*Task to complete*.
Draw out every line with the word "return" from the listing below.

*Material provided*.
· · · ·

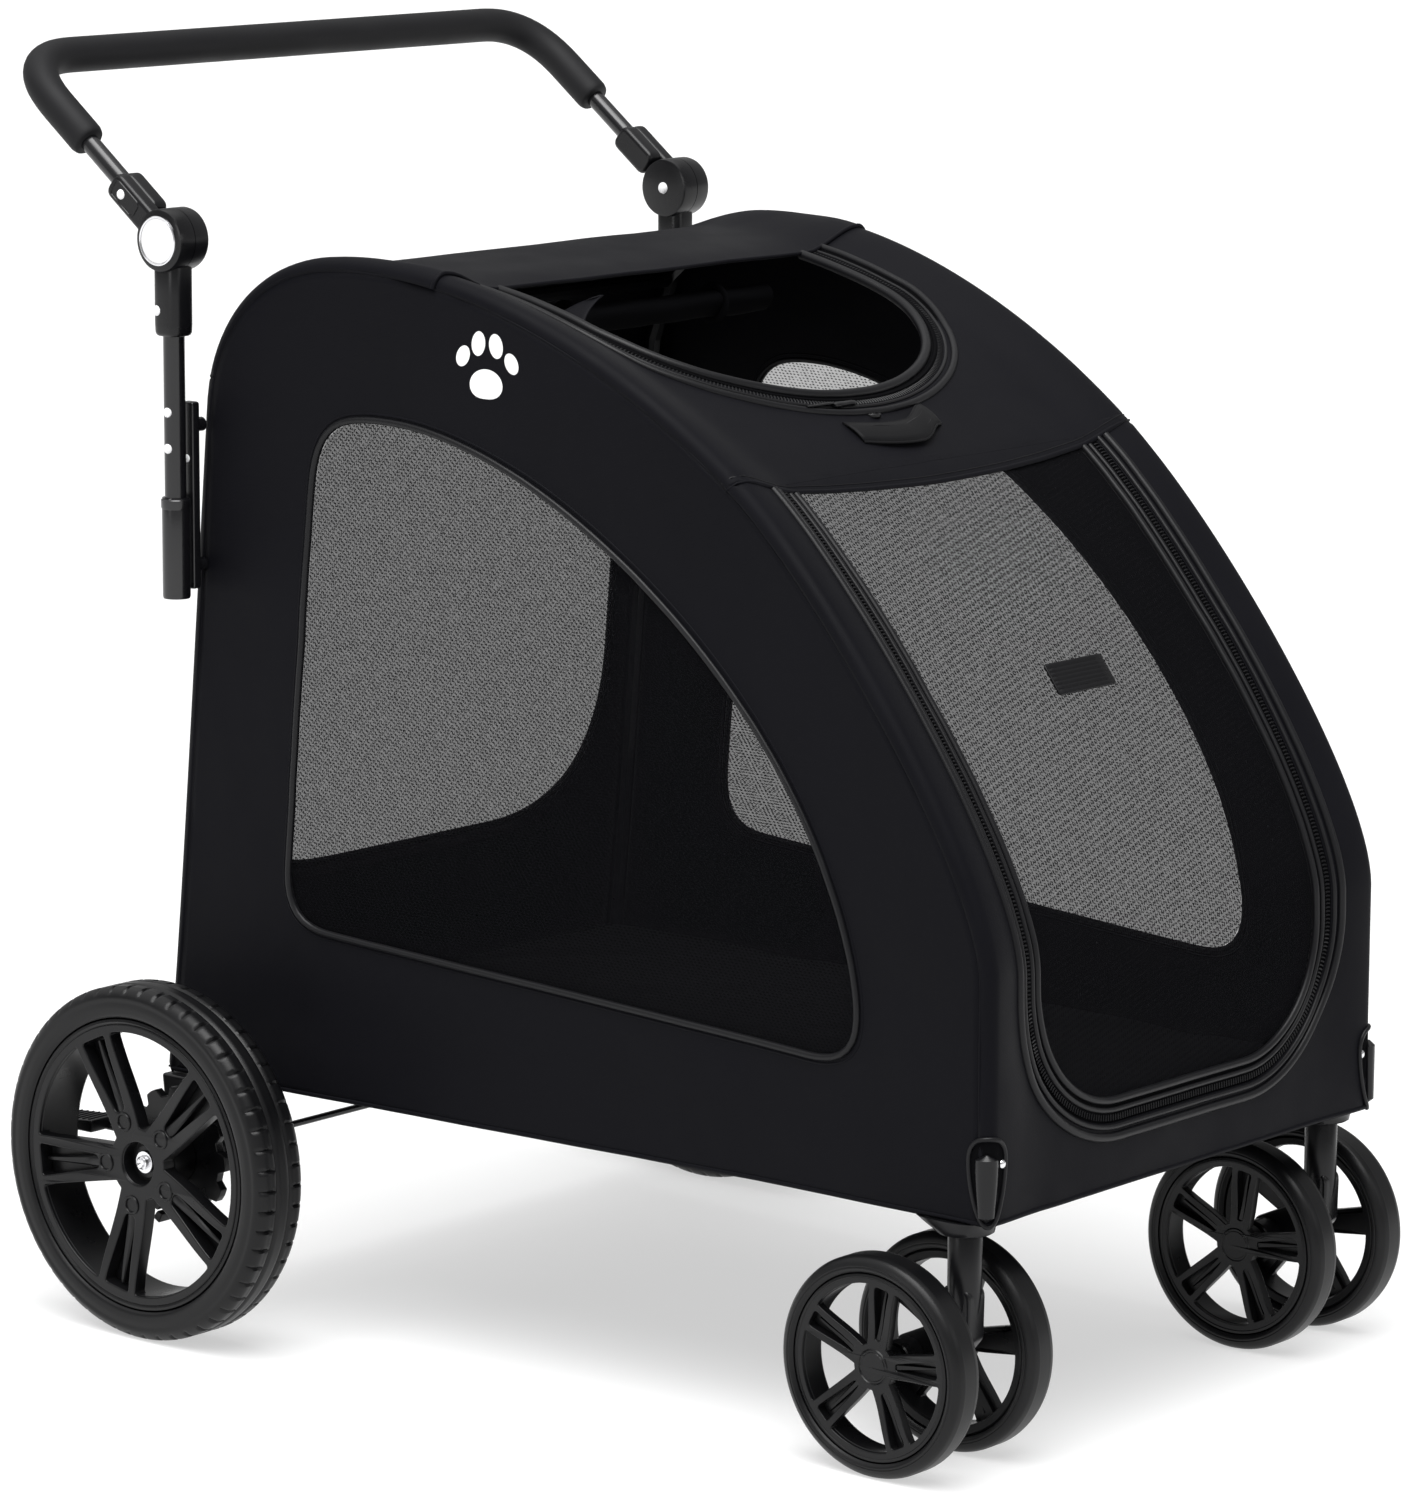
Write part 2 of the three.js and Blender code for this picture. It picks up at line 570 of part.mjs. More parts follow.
function brakeGear() {
  const pitch = (2 * Math.PI) / brake.teeth;
  const root = brake.gearRadius - brake.toothDepth;
  const tooth = [[-0.42, root], [-0.21, brake.gearRadius], [0.21, brake.gearRadius], [0.35, root]];
  const corners = [];
  for (let i = 0; i < brake.teeth; i++) {
    for (const [share, r] of tooth) {
      const angle = (i + share) * pitch;
      corners.push([r * Math.cos(angle), r * Math.sin(angle)]);
    }
  }
  const disc = slabXZ(polygon(corners), 0, brake.gearWidth);
  return cut(disc, cylinder('y', stubAxle + runningGap, -5, brake.gearWidth + 5, [0, 0], 16));
}

function rearWheels() {
  const { rimRadius, width, hubRadius } = rearWheel;
  const wheelRim = rim({ rimRadius, width, hubRadius,
    hubDisc: rearWheel.boltCircle + 5, ring: 9, spoke: { depth: 14, rootHalf: 12, tipHalf: 22, slotHalf: 3 },
    bore: stubAxle + runningGap, recess: { radius: 14, depth: 10 }, segments: 32 });
  const wheelTyre = tyre(rearWheel.radius, rearWheel.width, rearWheel.rimRadius, 32);
  const gearY = -rearWheel.width / 2 - brake.gearWidth + 1;
  const gear = geometryOf(brakeGear()).translate(0, gearY, 0);
  const neck = turned([[stubAxle + runningGap, gearY + 1], [rearWheel.hubRadius + 6, gearY + 1],
    [hubRadius + 6, 3 - width / 2], [stubAxle + runningGap, 3 - width / 2]], 16);
  const wheel = joined(wheelRim, neck, solid(gear));
  for (const [name, side] of sides) {
    const centre = [0, side * rearWheel.centreY, rearWheel.radius];
    add(`rear_tyre_${name}`, placed(wheelTyre, centre, side), rubberBlack);
    add(`rear_rim_${name}`, placed(wheel, centre, side), plasticBlack);
  }
}

function casters() {
  const wheelRim = rim({ rimRadius: caster.rimRadius, width: caster.width, hubRadius: caster.hubRadius,
    hubDisc: caster.hubRadius + 3, ring: 8, spoke: { depth: 9, rootHalf: 8, tipHalf: 14, slotHalf: 2 },
    bore: casterAxle + runningGap, recess: { radius: casterAxle + 3, depth: 5 }, segments: 24 });
  const wheelTyre = tyre(caster.radius, caster.width, caster.rimRadius, 24);
  const axleX = caster.x - caster.trail;
  for (const [name, side] of sides) {
    const y = side * caster.y;
    const stem = cylinder('z', caster.stem, caster.radius + 20, skirtZ - 0.5, [caster.x, y], 20);
    const pin = cylinder('z', casterPin, skirtZ - 3, blockTopZ - 6, [caster.x, y], 16);
    const web = slabXZ(polygon([[caster.x + 12, caster.radius + 43], [caster.x + 10, caster.radius + 12],
      [axleX + 4, caster.radius - 14], [axleX - 12, caster.radius - 6], [axleX - 12, caster.radius + 12],
      [caster.x - 12, caster.radius + 43]]), y - 11, y + 11);
    const boss = cylinder('y', 15, y - 29, y + 29, [axleX, caster.radius], 20);
    const bore = cylinder('y', casterAxle + gap, y - 40, y + 40, [axleX, caster.radius], 16);
    add(`caster_fork_${name}`, cut(joined(stem, pin, web, boss), bore), plasticBlack);
    const reach = (caster.spacing + caster.width) / 2 - 9;
    const axle = cylinder('y', casterAxle, y - reach, y + reach, [axleX, caster.radius], 16);
    add(`caster_axle_${name}`, axle, chrome);
    for (const [place, out] of [['outer', side], ['inner', -side]]) {
      const centre = [axleX, y + (out * caster.spacing) / 2, caster.radius];
      add(`caster_tyre_${name}_${place}`, placed(wheelTyre, centre, out), rubberBlack);
      add(`caster_rim_${name}_${place}`, placed(wheelRim, centre, out), plasticBlack);
    }
  }
}

// ---------------------------------------------------------------- brake
// Outline of the pawl in (x, z) with the brake off: swung by the brake's travel it lies in a gap between gear
// teeth.
function pawlOutline() {
  const gapAngle = (-3.5 * 2 * Math.PI) / brake.teeth;
  const outward = new THREE.Vector2(Math.cos(gapAngle), Math.sin(gapAngle));
  const across = new THREE.Vector2(-outward.y, outward.x);
  const tip = outward.clone().multiplyScalar(brake.gearRadius - brake.toothDepth + 2.5);
  tip.y += rearWheel.radius;
  const base = tip.clone().addScaledVector(outward, brake.pawl);
  const widths = [[tip, 2.5], [base, 4], [base, -4], [tip, -2.5]];
  const corners = widths.map(([at, half]) => at.clone().addScaledVector(across, half));
  const pivot = new THREE.Vector2(brake.pivotX, brake.pivotZ);
  const swing = -THREE.MathUtils.degToRad(brake.swing);
  return corners.map((corner) => corner.rotateAround(pivot, swing).toArray());
}

// Two pedals on one torsion rod: pressing either pad swings a pawl between the teeth of both wheel gears.
function brakePieces() {
  const inner = legOuterY + gap;
  const leverWidth = 14;
  const rodEnd = inner + leverWidth;
  const { pivotX, pivotZ, pedalReach } = brake;
  add('brake_rod', cylinder('y', brake.rod, -rodEnd, rodEnd, [pivotX, pivotZ], 12), paintedSteel);
  const pawl = pawlOutline();
  const padX = pivotX - pedalReach;
  const gearFace = rearWheel.centreY - rearWheel.width / 2 - 1;
  for (const [name, side] of sides) {
    const hanger = polygon([[pivotX + 9, pivotZ + 5], pawl[0], pawl[1], pawl[2], [pivotX - 9, pivotZ - 8],
      [pivotX - 8, pivotZ + 8]]);
    const tail = polygon([[pivotX + 4, pivotZ - 9], [pivotX + 4, pivotZ + 9], [pivotX - 40, pivotZ + 22],
      [padX, pivotZ + 18], [padX, pivotZ + 12], [pivotX - 40, pivotZ + 11]]);
    const lever = mirroredY(side, inner, inner + leverWidth);
    const pad = slabXZ(polygon([[padX + 40, pivotZ + 13], [padX - 6, pivotZ + 12], [padX - 8, pivotZ + 21],
      [padX + 40, pivotZ + 24]]), ...mirroredY(side, inner, inner + 34));
    const tooth = slabXZ(polygon(pawl), ...mirroredY(side, inner, gearFace));
    const boreSpan = mirroredY(side, inner - 1, gearFace);
    const bore = cylinder('y', brake.rod + gap, ...boreSpan, [pivotX, pivotZ], 12);
    const pedal = joined(slabXZ(hanger, ...lever), slabXZ(tail, ...lever), pad, tooth);
    add(`brake_pedal_${name}`, cut(pedal, bore), plasticBlack);
  }
}

// ---------------------------------------------------------------- handle
// Direction of the handle arms in the XZ plane, leaning back from the hinges.
const tilt = THREE.MathUtils.degToRad(arm.tilt);
const alongArm = (distance, y) => new THREE.Vector3(
  handleX - Math.cos(tilt) * distance, y, hinge.z + Math.sin(tilt) * distance);

// A box whose long side runs along an arm, from one distance to another.
function armBox(from, to, yRange, height) {
  const [low, high] = yRange;
  const bar = new THREE.BoxGeometry(to - from, high - low, height);
  bar.translate(-(from + to) / 2, (low + high) / 2, 0).rotateY(tilt);
  return solid(bar.translate(handleX, 0, hinge.z));
}

function handleUprights() {
  for (const [name, side] of sides) {
    const outer = cylinder('z', sleeve.radius, sleeve.bottomZ, sleeve.topZ, [handleX, side * handleY], 20);
    const halfWidth = mountRail.width / 2;
    const rail = box([handleX - halfWidth, handleX + halfWidth],
      mirroredY(side, mountRail.y - mountRail.depth / 2, mountRail.y + mountRail.depth / 2),
      [sleeve.bottomZ + 6, mountRail.topZ]);
    const web = box([handleX - 4, handleX + 4], mirroredY(side, mountRail.y, handleY),
      [sleeve.bottomZ + 6, sleeve.topZ - 6]);
    const bore = cylinder('z', handleTube + runningGap, 600, 720, [handleX, side * handleY], 20);
    const bolts = [sleeve.bottomZ + 25, mountRail.topZ - 20].map((z) => cylinder('y', 6,
      ...mirroredY(side, cabinHalfWidth(handleX) + 1, mountRail.y), [handleX, z], 12));
    add(`handle_sleeve_${name}`, cut(joined(outer, rail, web, ...bolts), bore), paintedSteel);
    const tubeTopZ = housing.bottomZ + 34;
    const tube = cylinder('z', handleTube, handleInsertZ, tubeTopZ, [handleX, side * handleY], 20);
    add(`handle_tube_${name}`, tube, paintedSteel);
  }
}

// Each hinge has an inner half on the upright tube and an outer half on the handle arm.
function handleHinges() {
  const inside = [handleY - hinge.halfLength, handleY - gap / 2];
  const outside = [handleY + gap / 2, handleY + hinge.halfLength];
  const clear = hinge.radius + gap;
  const before = handleY - hinge.halfLength - 20;
  const beyond = handleY + hinge.halfLength + 20;
  for (const [name, side] of sides) {
    const wide = mirroredY(side, handleY - housing.depth / 2, handleY + housing.depth / 2);
    const innerHalf = cylinder('y', hinge.radius, ...mirroredY(side, ...inside), [handleX, hinge.z], 28);
    const axis = [handleX, hinge.z];
    const halfNeck = housing.width / 2;
    const neck = box([handleX - halfNeck, handleX + halfNeck], wide, [housing.bottomZ, hinge.z]);
    const roomAbove = cylinder('y', clear, ...mirroredY(side, handleY - gap / 2, beyond), axis, 28);
    const socketTopZ = housing.bottomZ + 34 + gap;
    const socket = cylinder('z', handleTube + gap, 800, socketTopZ, [handleX, side * handleY], 20);
    const pinHole = cylinder('y', hinge.pin + runningGap, ...mirroredY(side, before, beyond), axis, 12);
    add(`hinge_lower_${name}`, cut(joined(innerHalf, neck), roomAbove, socket, pinHole), plasticBlack);

    const outerHalf = cylinder('y', hinge.radius, ...mirroredY(side, ...outside), [handleX, hinge.z], 28);
    const upper = armBox(0, arm.length, wide, arm.width);
    const roomBelow = cylinder('y', clear, ...mirroredY(side, before, handleY + gap / 2), axis, 28);
    const armSocket = rodAlong(straight(alongArm(arm.length - 30, side * handleY).toArray(),
      alongArm(arm.length + 10, side * handleY).toArray()), arm.tube + gap, 1, 16);
    const wellSpan = mirroredY(side, handleY + hinge.halfLength - 7, beyond);
    const buttonWell = cylinder('y', hinge.button + runningGap, ...wellSpan,
      [handleX, hinge.z], 28);
    const upperHalf = cut(joined(outerHalf, upper), roomBelow, armSocket, buttonWell, pinHole);
    add(`hinge_upper_${name}`, upperHalf, plasticBlack);

    const face = handleY + hinge.halfLength + 2;
    const button = cylinder('y', hinge.button, ...mirroredY(side, face - 5, face), [handleX, hinge.z], 28);
    add(`hinge_button_${name}`, button, chrome);
    const pinEnd = mirroredY(side, handleY - hinge.halfLength - 1.5, handleY + 9);
    const headed = mirroredY(side, handleY - hinge.halfLength - 1.5, handleY - hinge.halfLength - gap / 2);
    add(`hinge_pin_${name}`, joined(cylinder('y', hinge.pin, ...pinEnd, [handleX, hinge.z], 12),
      cylinder('y', hinge.pin + 2, ...headed, [handleX, hinge.z], 12)), chrome);
  }
}

// The U-shaped bar as one path: up one arm, across behind and down the other arm.
function barPath(start) {
  const bendStart = arm.reach - arm.bend;
  const corner = handleY - arm.bend;
  const line = (a, b) => [new THREE.LineCurve3(alongArm(...a), alongArm(...b)), 1];
  const curve = (a, b, c) => new THREE.QuadraticBezierCurve3(alongArm(...a), alongArm(...b), alongArm(...c));
  const bend = (a, b, c) => [curve(a, b, c), 5];
  return new SteppedPath([
    line([start, -handleY], [bendStart, -handleY]),
    bend([bendStart, -handleY], [arm.reach, -handleY], [arm.reach, -corner]),
    line([arm.reach, -corner], [arm.reach, corner]),
    bend([arm.reach, corner], [arm.reach, handleY], [bendStart, handleY]),
    line([bendStart, handleY], [start, handleY]),
  ]);
}

function handleBar() {
  const steps = 13;
  add('handle_bar', rodAlong(barPath(arm.length - 28), arm.tube, steps, 10), paintedSteel);
  const outer = rodAlong(barPath(grip.start), grip.radius, steps, 10);
  const inner = rodAlong(barPath(arm.length), arm.tube + 0.6, steps, 10);
  add('foam_grip', cut(outer, inner), foamBlack);
}

// ---------------------------------------------------------------- assembly
sidePanels();
wrapPanels();
floorPieces();
frameTubes();
frontCorners();
rearLegs();
rearWheels();
casters();
brakePieces();
handleUprights();
handleHinges();
handleBar();

// The origin is on the ground below the middle of the stroller's length.
const extent = new THREE.Box3().setFromObject(stroller);
stroller.position.x = -(extent.min.x + extent.max.x) / 2;

export default stroller;
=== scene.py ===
"""Pet stroller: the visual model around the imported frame. Sizes are millimetres in the part's layout
frame, x = 0 at the rear wheel axis, +X forward, +Y left, +Z up; at() turns them into the frame's metres."""
import bpy
import math
import numpy as np
from mathutils import Matrix, Vector, noise


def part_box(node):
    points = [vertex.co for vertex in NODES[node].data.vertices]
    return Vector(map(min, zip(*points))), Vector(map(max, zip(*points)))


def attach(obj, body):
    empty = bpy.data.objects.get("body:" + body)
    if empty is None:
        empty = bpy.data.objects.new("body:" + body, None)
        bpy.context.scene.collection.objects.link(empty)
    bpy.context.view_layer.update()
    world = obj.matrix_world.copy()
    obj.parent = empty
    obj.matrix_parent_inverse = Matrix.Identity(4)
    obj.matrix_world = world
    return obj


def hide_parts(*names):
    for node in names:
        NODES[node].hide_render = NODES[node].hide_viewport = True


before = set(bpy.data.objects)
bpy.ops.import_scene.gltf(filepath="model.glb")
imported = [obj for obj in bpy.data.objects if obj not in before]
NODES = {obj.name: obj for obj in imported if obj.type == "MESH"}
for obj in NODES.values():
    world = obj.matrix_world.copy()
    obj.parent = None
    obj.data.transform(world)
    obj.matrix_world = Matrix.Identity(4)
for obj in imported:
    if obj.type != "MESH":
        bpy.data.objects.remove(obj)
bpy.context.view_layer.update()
MM = 0.001
axle_low, axle_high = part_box("rear_stub_axle_right")
SHIFT = (axle_low.x + axle_high.x) / 2 / MM
SIDES = (("right", -1), ("left", 1))

# ---------------------------------------------------------------- driving sizes, as in the CAD
BOTTOM_Z = 205
FRONT_X = 793
REAR_X = -62
FRONT_HALF = 261
REAR_HALF = 290
TAPER_X = 560
FOLD = 10  # radius of the fabric over the hoops
RIDGE = 75
AXLE_Z = 150
WHEEL_Y = 366
CASTER_X = 757
CASTER_Y = 243
CASTER_AXLE = (712, 88.5)
HANDLE_X = -11
HANDLE_Y = 320
HINGE_Z = 915
ARM_TILT = math.radians(38)


def at(x, y, z):
    return ((x + SHIFT) * MM, y * MM, z * MM)


# ---------------------------------------------------------------- materials
def new_material(name):
    mat = bpy.data.materials.new(name)
    mat.use_nodes = True
    tree = mat.node_tree
    shader = tree.nodes["Principled BSDF"]
    return mat, tree, shader


def node(tree, kind, **values):
    made = tree.nodes.new(kind)
    for key, value in values.items():
        if key.startswith("in_"):
            made.inputs[key[3:].replace("_", " ")].default_value = value
        else:
            setattr(made, key, value)
    return made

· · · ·

*Right answer*.
  return cut(disc, cylinder('y', stubAxle + runningGap, -5, brake.gearWidth + 5, [0, 0], 16));
  return corners.map((corner) => corner.rotateAround(pivot, swing).toArray());
  return solid(bar.translate(handleX, 0, hinge.z));
  return new SteppedPath([
    return Vector(map(min, zip(*points))), Vector(map(max, zip(*points)))
    return obj
    return ((x + SHIFT) * MM, y * MM, z * MM)
    return mat, tree, shader
    return made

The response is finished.